La morriña hizo presa de “la Moreniña”. Sus lágrimas prefiguraban mi destino. Yo intuía que tarde o temprano me vería obligado a realizar la travesía de mis ancestros, pero a la inversa. En vez de “hacer las Américas”, yo estaba predestinado a hacer las Europas: Alemania, Francia, Italia, España…
Así pude visitar aquella Galicia de la que tanto había oído hablar. Pude reconstruir el mapa de las reminiscencias de mi abuela y nuestro árbol genealógico. Deambulé por las callejuelas donde jugaron mis mayores. Conversé con la sombra de mis tatarabuelos en la plaza de la Magdalena, en la antigua Judería, donde tenía su dulcería mi bisabuela Palmira, la repostera más célebre de Ribadavia, porque solo ella sabía hacer “los melindres del silencio”, cuya receta secreta se llevó a la tumba. Exploré el castillo en ruinas, donde encontré el tesoro de los moros del que me hablaba Doña Hortensia, y que no es otro que el tesoro de la imaginación.
En mis diversos destierros me he desplazado como una vieira por aguas profundas, errando por Pontevedra, Vilanova de Arousa, Cambados, Santiago, Orense, Vigo… lugares donde descubrí —atónito— a primos y tíos que apenas sabían de mi existencia. Más que como a un hijo pródigo, me miraban como a un náufrago errabundo.

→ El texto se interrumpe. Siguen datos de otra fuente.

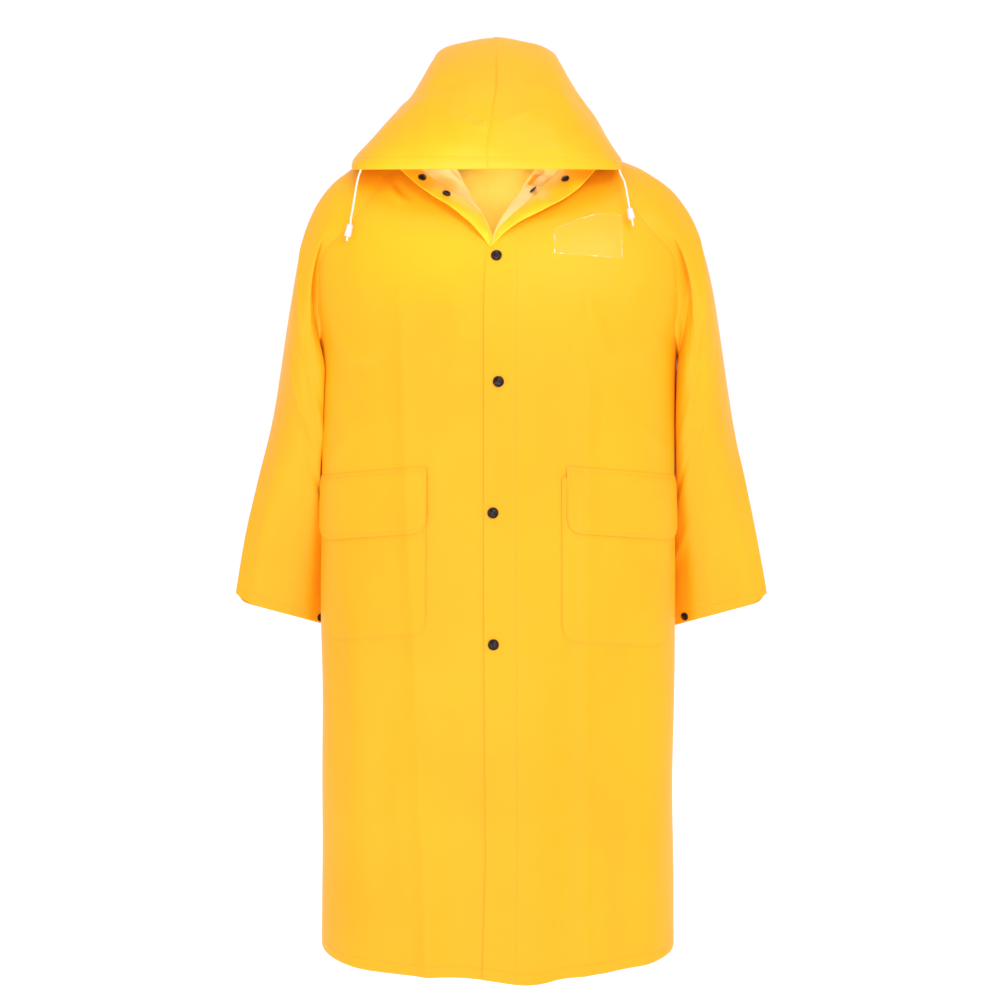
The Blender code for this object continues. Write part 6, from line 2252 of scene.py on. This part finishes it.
@dataclass
class ClearPocket(Piece):
    """The clear chest pocket: sewn round three sides, slack and wavy along its top."""

    front: Front | None = None
    x_ends: Pair = (0.0805, 0.1790)
    foot_z: Pair = (-0.1115, -0.1173)
    top: tuple[float, ...] = (-0.0745, -0.0655, -0.0570, -0.0510, -0.0540)  # its heights across
    wall: float = 0.0004
    gape: float = 0.0040
    ripple: float = 0.0011
    stand_off: float = 0.0016

    def build(self) -> None:
        """Makes the pocket."""
        across = np.linspace(0, 1, 48)
        down = np.linspace(0, 1, 32)[:, None]
        x = np.broadcast_to(self.x_ends[0] + (self.x_ends[1] - self.x_ends[0]) * across, (32, 48))
        foot = self.foot_z[0] + (self.foot_z[1] - self.foot_z[0]) * across
        top = smooth(self.top, across * (len(self.top) - 1))
        z = top + (foot - top) * down
        gape = self.gape * np.sin(HALF_TURN * across) ** 2 * (1 - down) ** 1.5
        ripple = self.ripple * np.sin(across * 21 + 1) * (1 - down) ** 2
        points, facing = self.front.on(x, z, self.stand_off + gape + ripple)
        film = Cloth.over(points, facing)
        film.sewn = [(Edge.START, 0.0), (Edge.END, 0.0), (Edge.FOOT, 0.0), (Edge.TOP, 0.0)]
        obj = film.make("clear_pocket", self.finishes.vinyl, self.finishes.vinyl, self.wall)
        self.put(obj, ("id_pocket",), "clear_vinyl")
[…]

En cierta forma, mi exilio remedaba aquella canción de cuna con la que me adormecían. Casi como un ladrón en medio de la noche, me lié la manta a la cabeza y salí con mi candil al exilio. “Tú levarás a manta / Eu levarei o candil…”
“Apaja y vámonos”, me dije emprendiendo ese largo camino sembrado de maletas, esmaltado de musgo, adentrándome en un dédalo de desconciertos y sinsabores que nunca podrá comprender quien no lo haya vivido. Los desterrados somos una estantigua. Como almas en pena, lloramos nuestro orvallo allí donde nadie nos ve.